What the exercise asks -
Give again the entries below exactly, beginning at the first line and ending at the line with "a Principled surface.".
── Provided information ──
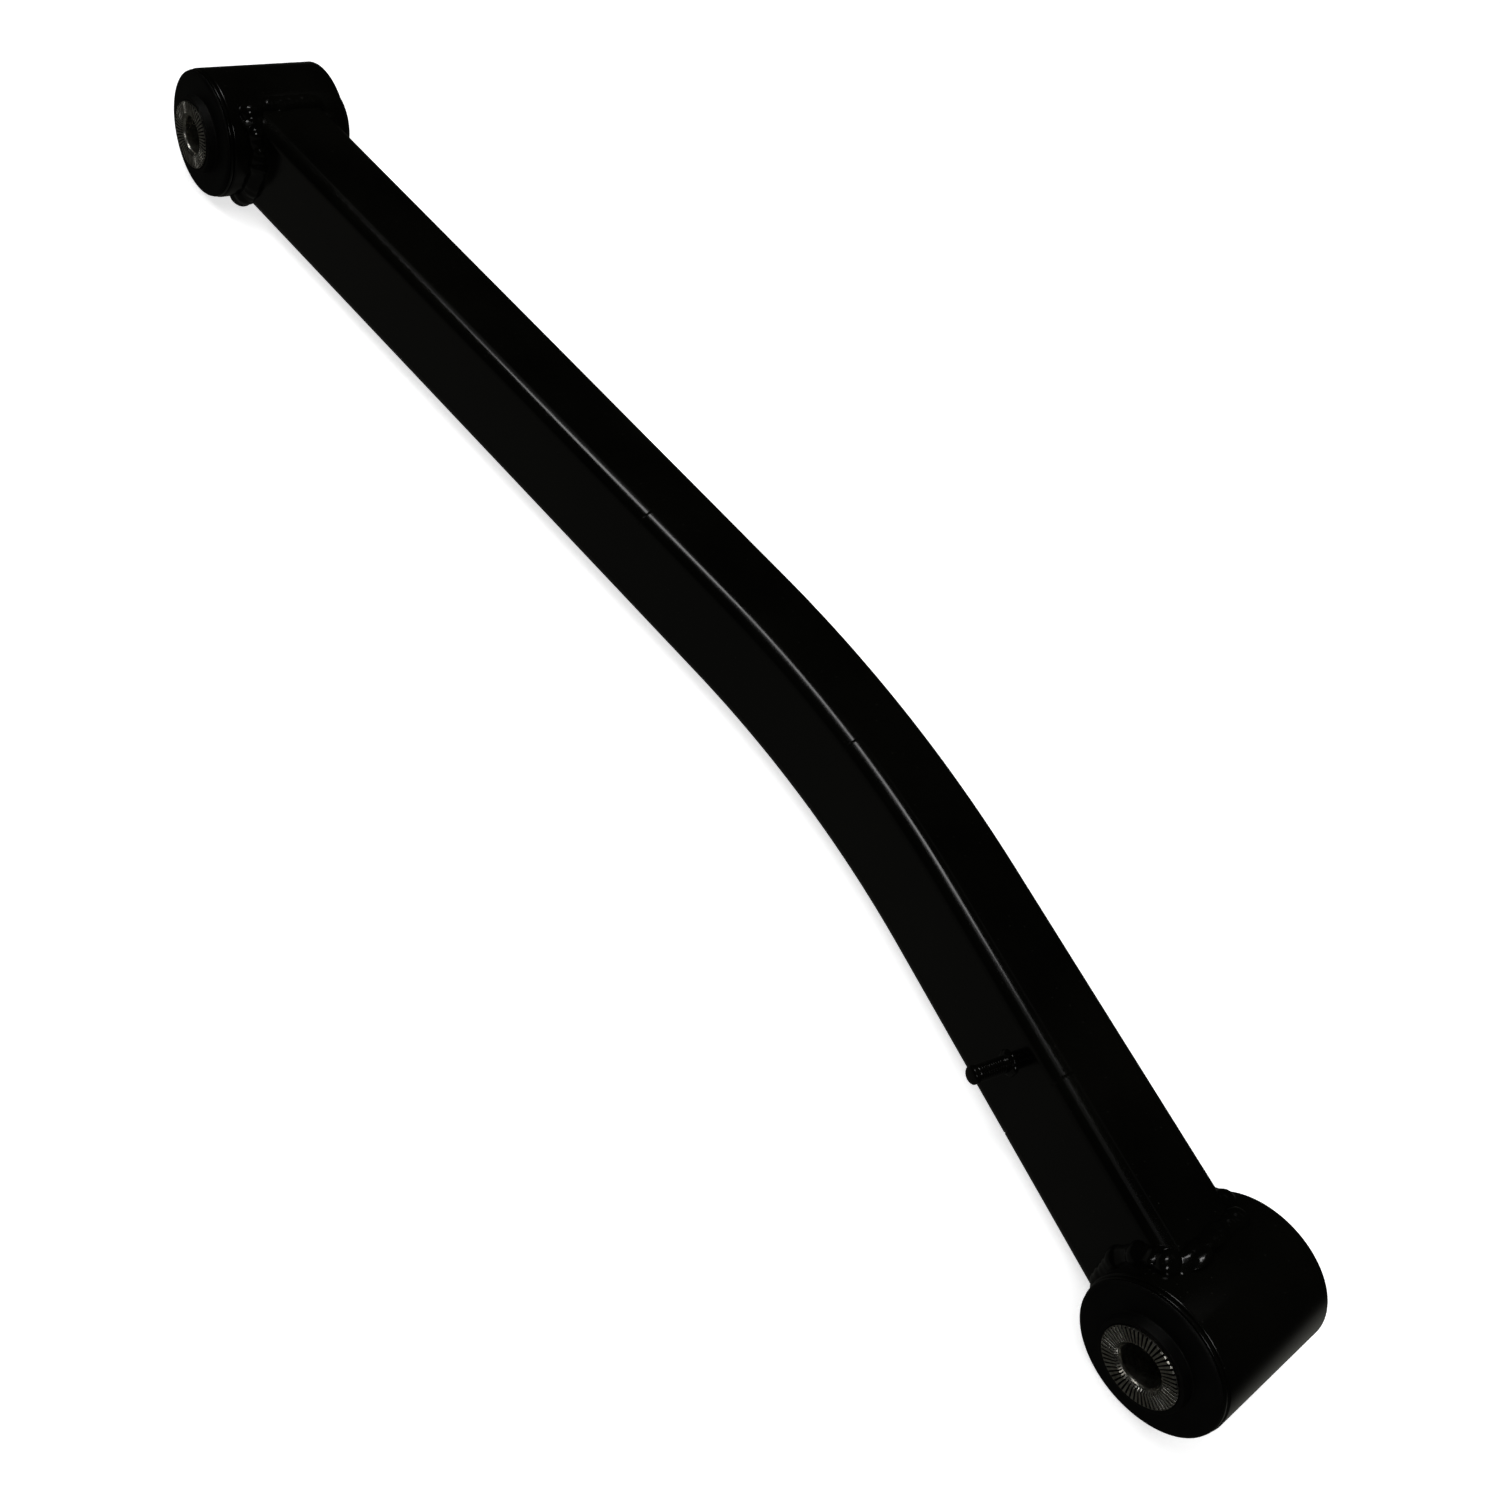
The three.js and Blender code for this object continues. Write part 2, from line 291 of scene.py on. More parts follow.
class Shader:
    """Lays out one material's nodes."""

    def __init__(self, name: str) -> None:
        """Starts an empty material with a Principled surface.

        Args:
            name: the material's name.
        """
        self.material = bpy.data.materials.new(name)
        self.material.use_nodes = True
        self.tree = self.material.node_tree
        self.tree.nodes.clear()
        self.surface = self.add("ShaderNodeBsdfPrincipled")
        output = self.add("ShaderNodeOutputMaterial")
        self.tree.links.new(self.surface.outputs["BSDF"], output.inputs["Surface"])
        self.place = self.add("ShaderNodeTexCoord").outputs["Object"]

    def add(self, kind: str, **values: object) -> bpy.types.Node:
        """Adds a node and sets its inputs (by socket name) or properties.

        Args:
            kind: the node's type.
            **values: sockets, with spaces as underscores, or properties.

        Returns:
            The new node.
        """
        node = self.tree.nodes.new(kind)
        for key, value in values.items():
            socket = key.replace("_", " ")
            if socket in node.inputs:
                node.inputs[socket].default_value = value
            else:
                setattr(node, key, value)
        return node

    def join(self, source: bpy.types.NodeSocket, target: bpy.types.NodeSocket) -> None:
        """Links two sockets."""
        self.tree.links.new(source, target)

    def grain(
        self, scale: float, detail: float = 4.0, roughness: float = 0.55
    ) -> bpy.types.NodeSocket:
        """Cloudy noise in the object's own coordinates.

        Args:
            scale: how many features there are to a metre.
            detail: octaves of finer noise.
            roughness: how strong the finer octaves are.

        Returns:
            A value from 0 to 1.
        """
        texture = self.add("ShaderNodeTexNoise", Scale=scale, Detail=detail, Roughness=roughness)
        self.join(self.place, texture.inputs["Vector"])
        return texture.outputs["Fac"]

    def specks(self, scale: float, size: float) -> bpy.types.NodeSocket:
        """Scattered round dots.

        Args:
            scale: cells to a metre; each may hold one dot.
            size: the dots' radius as a share of a cell.

        Returns:
            1 inside the dots and 0 outside.
        """
        cells = self.add("ShaderNodeTexVoronoi", Scale=scale, Randomness=1.0)
        self.join(self.place, cells.inputs["Vector"])
        return self.ramp(cells.outputs["Distance"], [(0.0, 1.0), (size, 1.0), (size * 1.6, 0.0)])

    def ramp(self, source: bpy.types.NodeSocket, stops: Stops) -> bpy.types.NodeSocket:
        """Maps a value through grey stops.

        Args:
            source: the value to map.
            stops: pairs of place and grey level, in order.

        Returns:
            The mapped value.
        """
        node = self.add("ShaderNodeValToRGB")
        set_stops(node, stops)
        self.join(source, node.inputs["Fac"])
        return node.outputs["Color"]

    def blend(
        self, amount: bpy.types.NodeSocket, first: Colour, second: Colour
    ) -> bpy.types.NodeSocket:
        """Mixes two fixed colours.

        Args:
            amount: 0 gives the first colour and 1 the second.
            first: the colour at 0.
            second: the colour at 1.

        Returns:
            The mixed colour.
        """
        node = self.add("ShaderNodeMix", data_type="RGBA")
        node.inputs["A"].default_value = (*first, 1.0)
        node.inputs["B"].default_value = (*second, 1.0)
        self.join(amount, node.inputs["Factor"])
        return node.outputs["Result"]

    def overlay(
        self, amount: bpy.types.NodeSocket, under: bpy.types.NodeSocket, over: Colour
    ) -> bpy.types.NodeSocket:
        """Lays a fixed colour over another where the amount is high.

        Args:
            amount: the mask.
            under: the colour beneath.
            over: the colour on top.

        Returns:
            The result's colour.
        """
        node = self.add("ShaderNodeMix", data_type="RGBA")
        self.join(amount, node.inputs["Factor"])
        self.join(under, node.inputs["A"])
        node.inputs["B"].default_value = (*over, 1.0)
        return node.outputs["Result"]

    def combine(
        self, how: str, first: bpy.types.NodeSocket, second: bpy.types.NodeSocket | float
    ) -> bpy.types.NodeSocket:
        """Does one sum on a value.

        Args:
            how: the Math operation, such as "MULTIPLY".
            first: the first value.
            second: the second value, a socket or a number.

        Returns:
            The result.
        """
        node = self.add("ShaderNodeMath", operation=how)
        self.join(first, node.inputs[0])
        if isinstance(second, (int, float)):
            node.inputs[1].default_value = second
        else:
            self.join(second, node.inputs[1])
        return node.outputs["Value"]

    def span(self, source: bpy.types.NodeSocket, low: float, high: float) -> bpy.types.NodeSocket:
        """Stretches a 0 to 1 value over another range.

        Args:
            source: the value.
            low: what 0 becomes.
            high: what 1 becomes.

        Returns:
            The stretched value.
        """
        node = self.add("ShaderNodeMapRange", To_Min=low, To_Max=high)
        self.join(source, node.inputs["Value"])
        return node.outputs["Result"]

    def relief(self, layers: Iterable[tuple[bpy.types.NodeSocket, float, float]]) -> None:
        """Stacks bump layers on the surface.

        Args:
            layers: each height with its strength and its depth in metres.
        """
        normal = None
        for height, strength, depth in layers:
            bump = self.add("ShaderNodeBump", Strength=strength, Distance=depth)
            self.join(height, bump.inputs["Height"])
            if normal is not None:
                self.join(normal, bump.inputs["Normal"])
            normal = bump.outputs["Normal"]
        if normal is not None:
            self.join(normal, self.surface.inputs["Normal"])


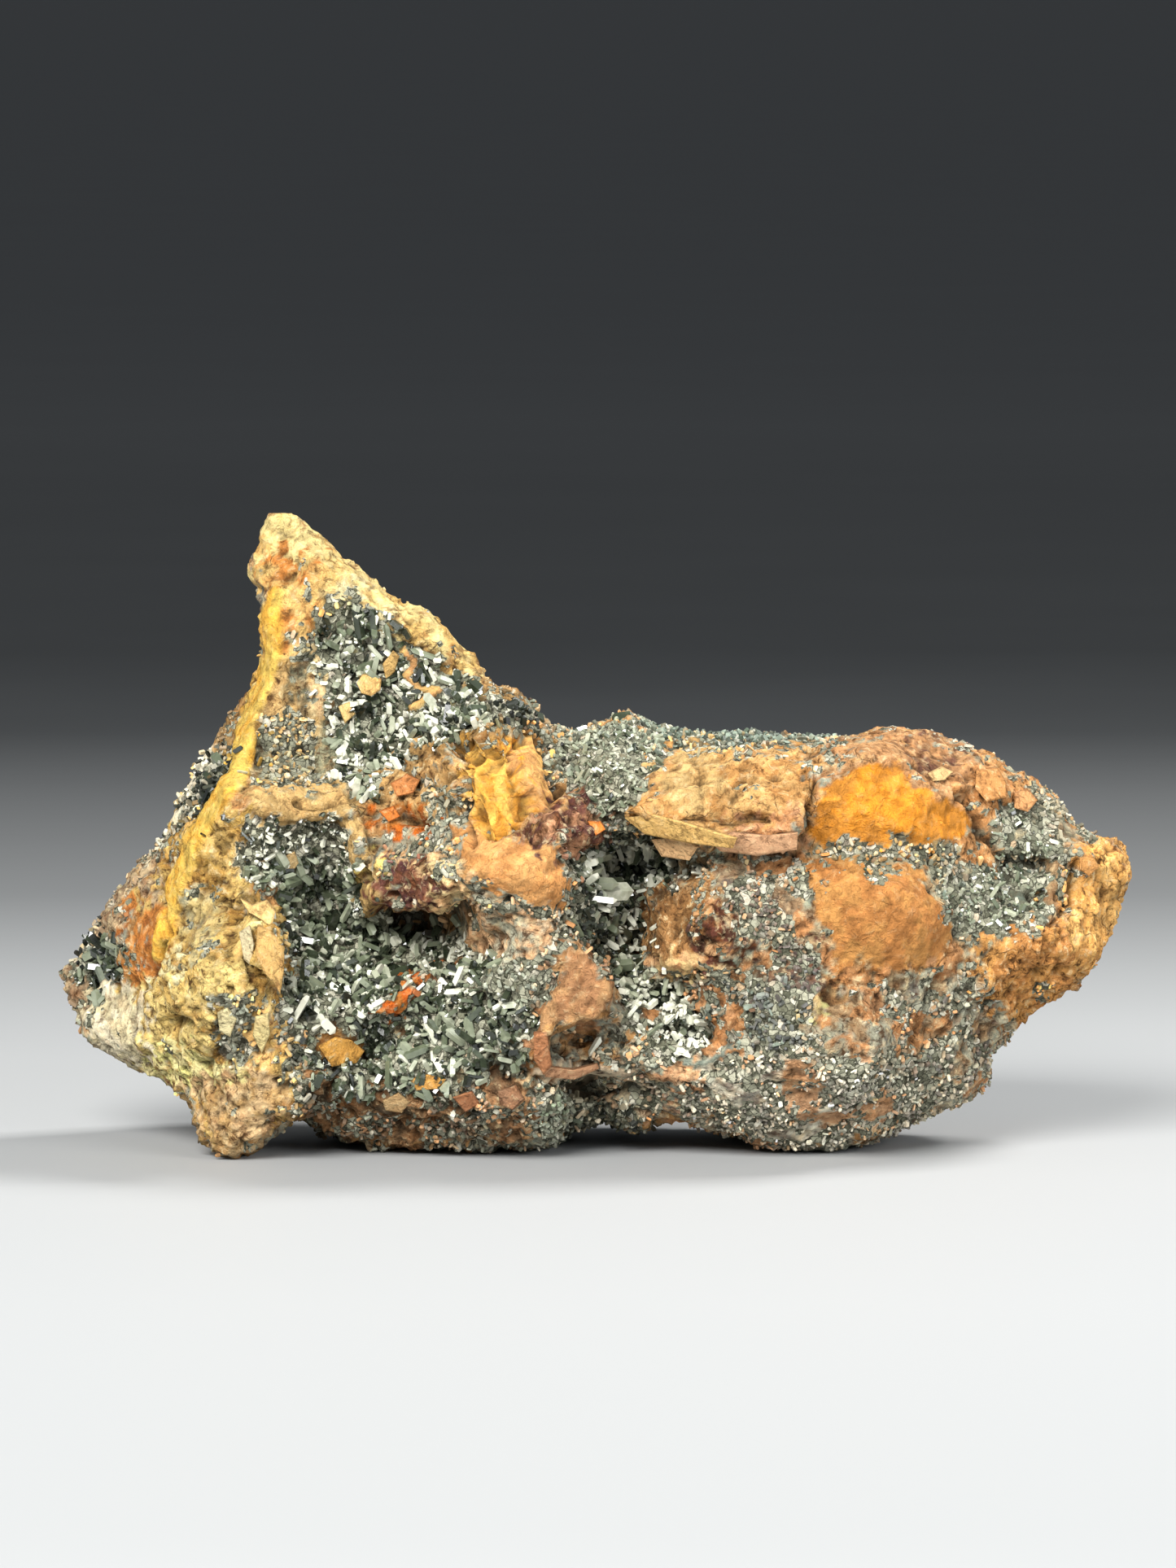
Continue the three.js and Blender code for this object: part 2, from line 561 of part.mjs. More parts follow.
───
Output of the exercise -
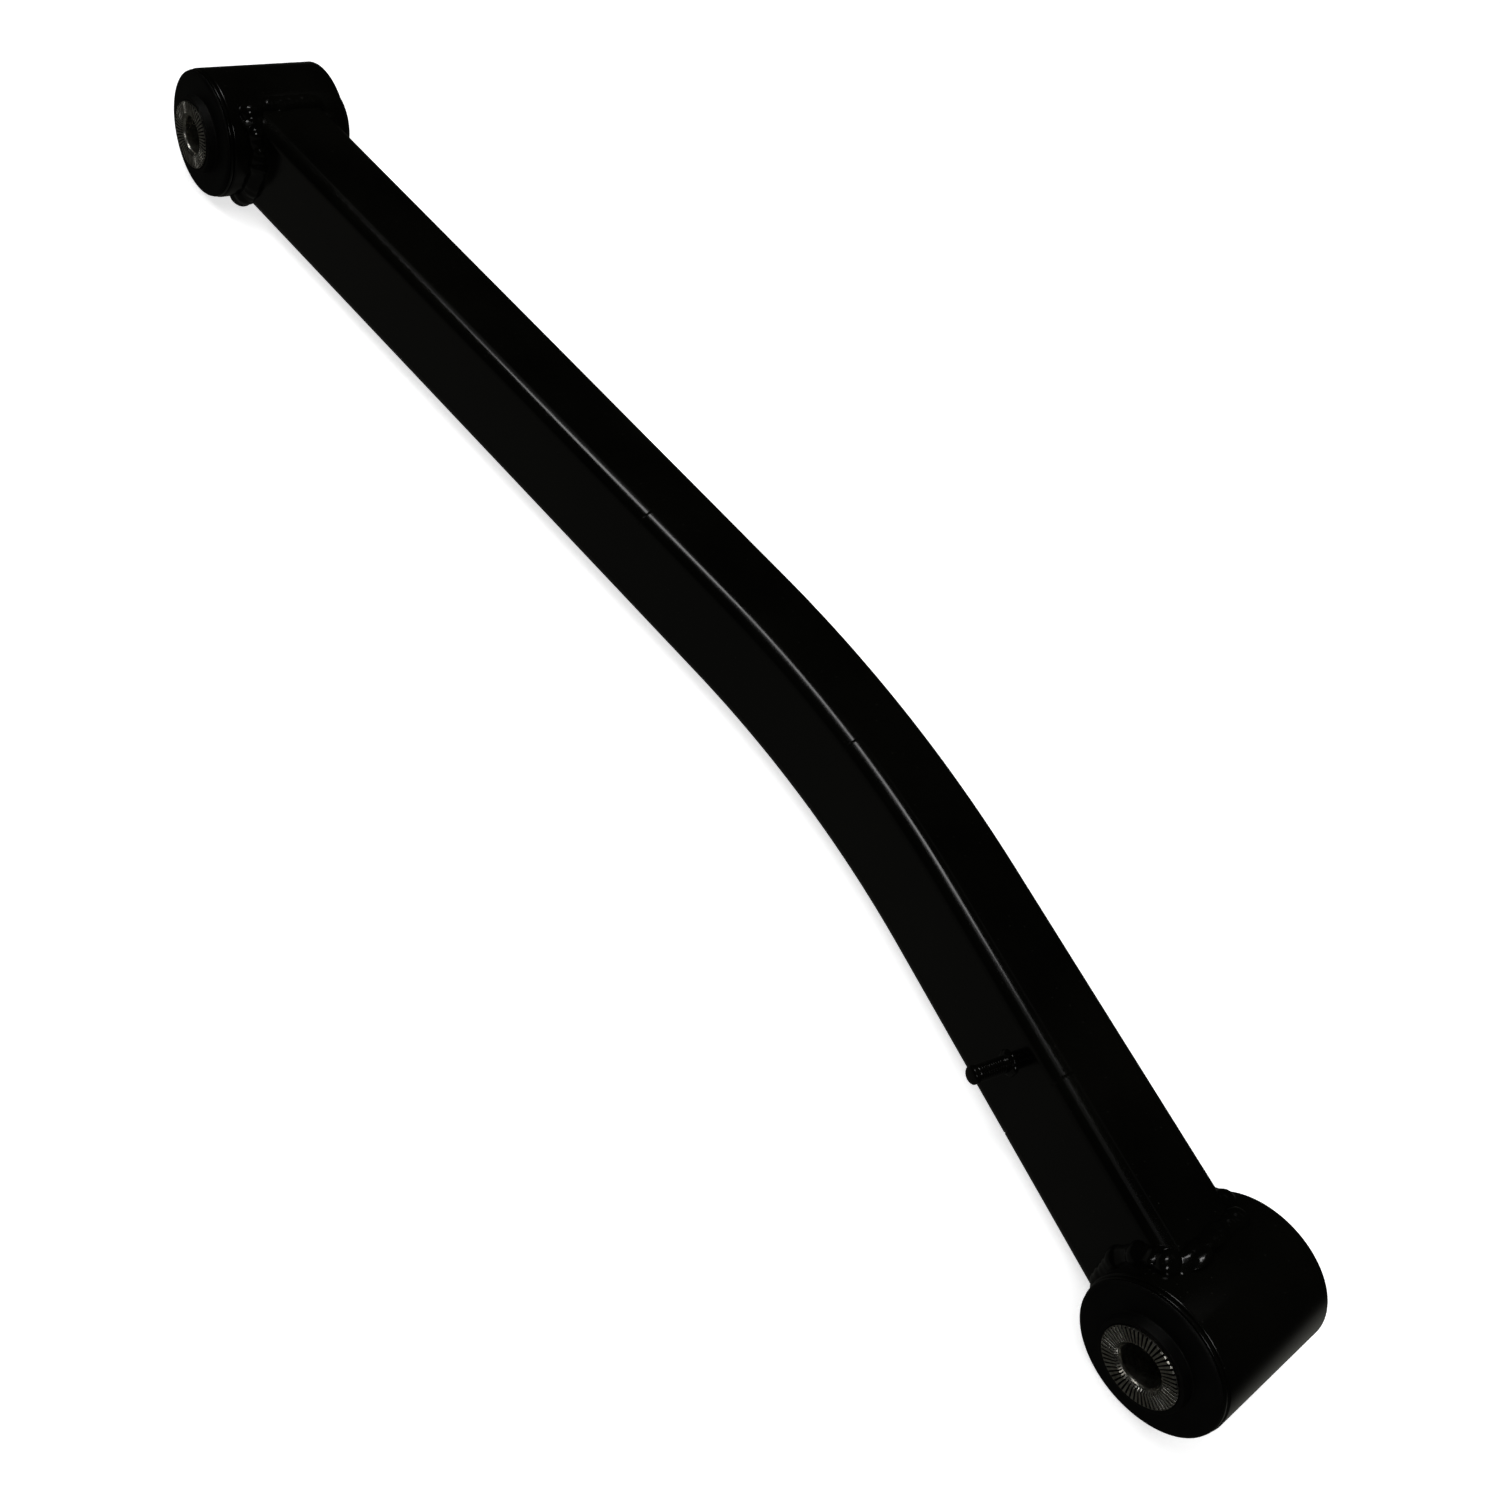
The three.js and Blender code for this object continues. Write part 2, from line 291 of scene.py on. More parts follow.
class Shader:
    """Lays out one material's nodes."""

    def __init__(self, name: str) -> None:
        """Starts an empty material with a Principled surface.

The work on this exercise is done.